### WORK INSTRUCTIONS
Each entry should be quoted word for word, including every mark of punctuation.

-- -- --

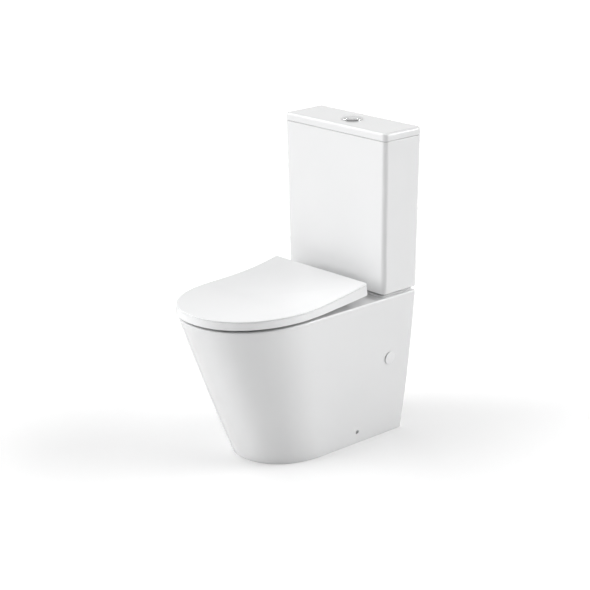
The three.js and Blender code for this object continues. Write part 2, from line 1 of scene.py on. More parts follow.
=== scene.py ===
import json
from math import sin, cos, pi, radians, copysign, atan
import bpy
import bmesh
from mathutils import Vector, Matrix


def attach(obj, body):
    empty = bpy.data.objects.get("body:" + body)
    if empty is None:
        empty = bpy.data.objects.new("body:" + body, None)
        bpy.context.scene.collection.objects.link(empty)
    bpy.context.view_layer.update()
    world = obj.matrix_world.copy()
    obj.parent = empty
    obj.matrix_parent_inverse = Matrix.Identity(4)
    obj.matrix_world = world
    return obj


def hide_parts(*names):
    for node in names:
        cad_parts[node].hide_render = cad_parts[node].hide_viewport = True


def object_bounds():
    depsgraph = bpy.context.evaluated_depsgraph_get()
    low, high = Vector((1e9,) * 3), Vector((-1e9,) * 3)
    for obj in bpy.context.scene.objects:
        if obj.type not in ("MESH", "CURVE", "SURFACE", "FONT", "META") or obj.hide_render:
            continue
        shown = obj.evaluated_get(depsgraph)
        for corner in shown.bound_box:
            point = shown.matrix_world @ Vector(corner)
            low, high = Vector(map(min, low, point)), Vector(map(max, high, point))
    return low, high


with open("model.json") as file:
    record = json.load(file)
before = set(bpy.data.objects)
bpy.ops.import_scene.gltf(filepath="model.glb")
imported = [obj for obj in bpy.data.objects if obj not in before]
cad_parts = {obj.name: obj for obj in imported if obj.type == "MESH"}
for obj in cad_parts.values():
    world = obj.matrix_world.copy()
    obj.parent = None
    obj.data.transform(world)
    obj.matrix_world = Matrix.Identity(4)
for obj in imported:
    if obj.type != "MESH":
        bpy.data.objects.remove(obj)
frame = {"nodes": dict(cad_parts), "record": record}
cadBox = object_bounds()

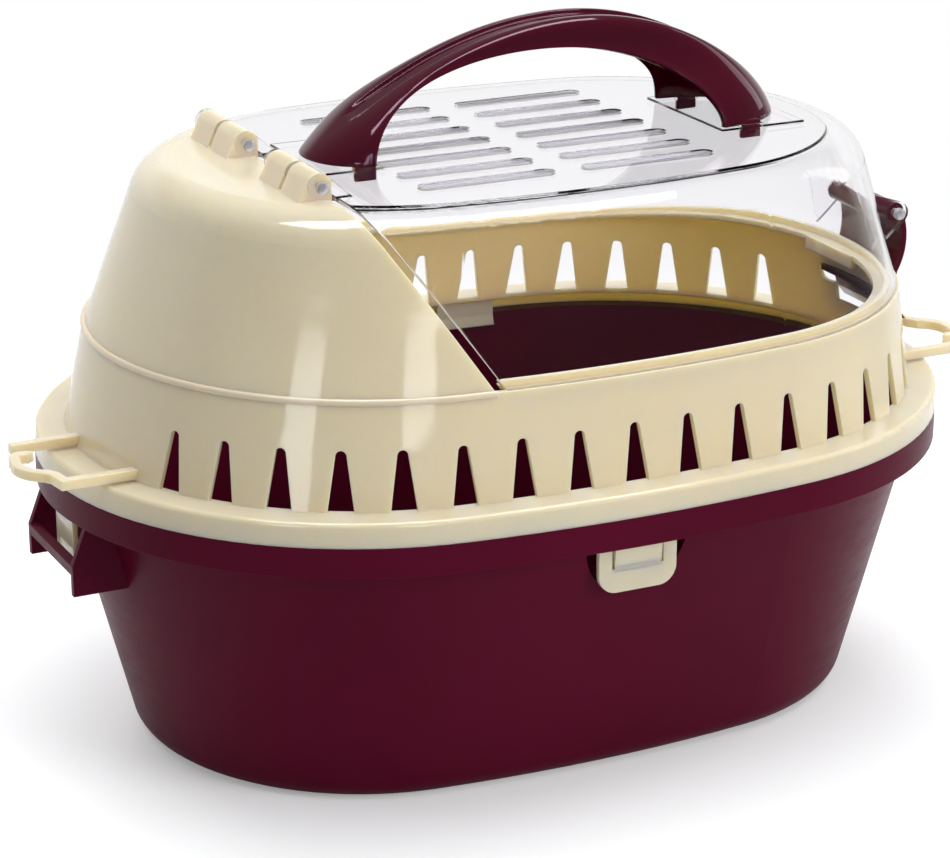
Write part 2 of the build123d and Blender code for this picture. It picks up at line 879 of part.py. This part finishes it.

-- -- --

### WRITTEN REPLY
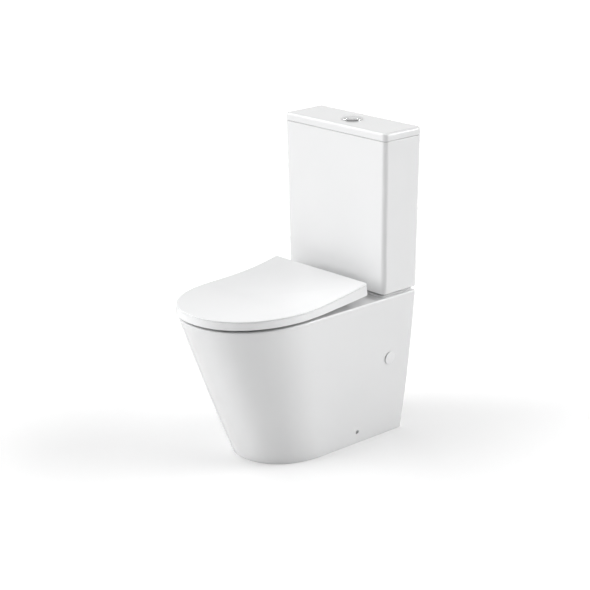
The three.js and Blender code for this object continues. Write part 2, from line 1 of scene.py on. More parts follow.
=== scene.py ===
import json
from math import sin, cos, pi, radians, copysign, atan
import bpy
import bmesh
from mathutils import Vector, Matrix


def attach(obj, body):
    empty = bpy.data.objects.get("body:" + body)
    if empty is None:
        empty = bpy.data.objects.new("body:" + body, None)
        bpy.context.scene.collection.objects.link(empty)
    bpy.context.view_layer.update()
    world = obj.matrix_world.copy()
    obj.parent = empty
    obj.matrix_parent_inverse = Matrix.Identity(4)
    obj.matrix_world = world
    return obj


def hide_parts(*names):
    for node in names:
        cad_parts[node].hide_render = cad_parts[node].hide_viewport = True


def object_bounds():
    depsgraph = bpy.context.evaluated_depsgraph_get()
    low, high = Vector((1e9,) * 3), Vector((-1e9,) * 3)
    for obj in bpy.context.scene.objects:
        if obj.type not in ("MESH", "CURVE", "SURFACE", "FONT", "META") or obj.hide_render:
            continue
        shown = obj.evaluated_get(depsgraph)
        for corner in shown.bound_box:
            point = shown.matrix_world @ Vector(corner)
            low, high = Vector(map(min, low, point)), Vector(map(max, high, point))
    return low, high


with open("model.json") as file:
    record = json.load(file)
before = set(bpy.data.objects)
bpy.ops.import_scene.gltf(filepath="model.glb")
imported = [obj for obj in bpy.data.objects if obj not in before]
cad_parts = {obj.name: obj for obj in imported if obj.type == "MESH"}
for obj in cad_parts.values():
    world = obj.matrix_world.copy()
    obj.parent = None
    obj.data.transform(world)
    obj.matrix_world = Matrix.Identity(4)
for obj in imported:
    if obj.type != "MESH":
        bpy.data.objects.remove(obj)
frame = {"nodes": dict(cad_parts), "record": record}
cadBox = object_bounds()

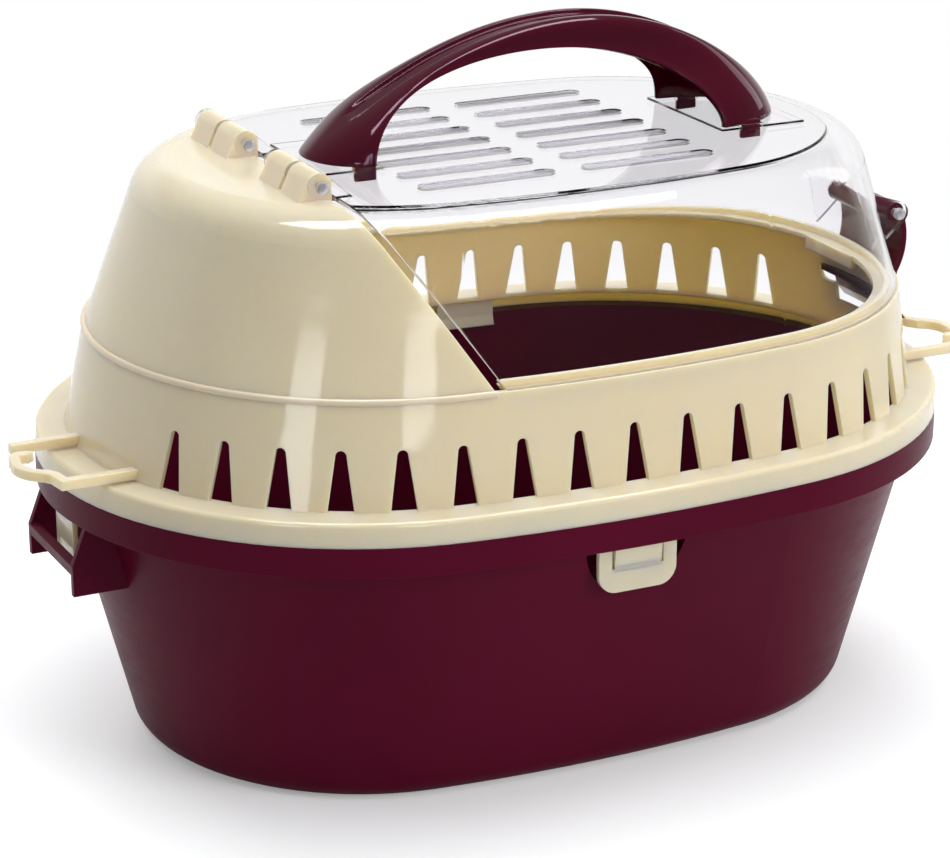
Write part 2 of the build123d and Blender code for this picture. It picks up at line 879 of part.py. This part finishes it.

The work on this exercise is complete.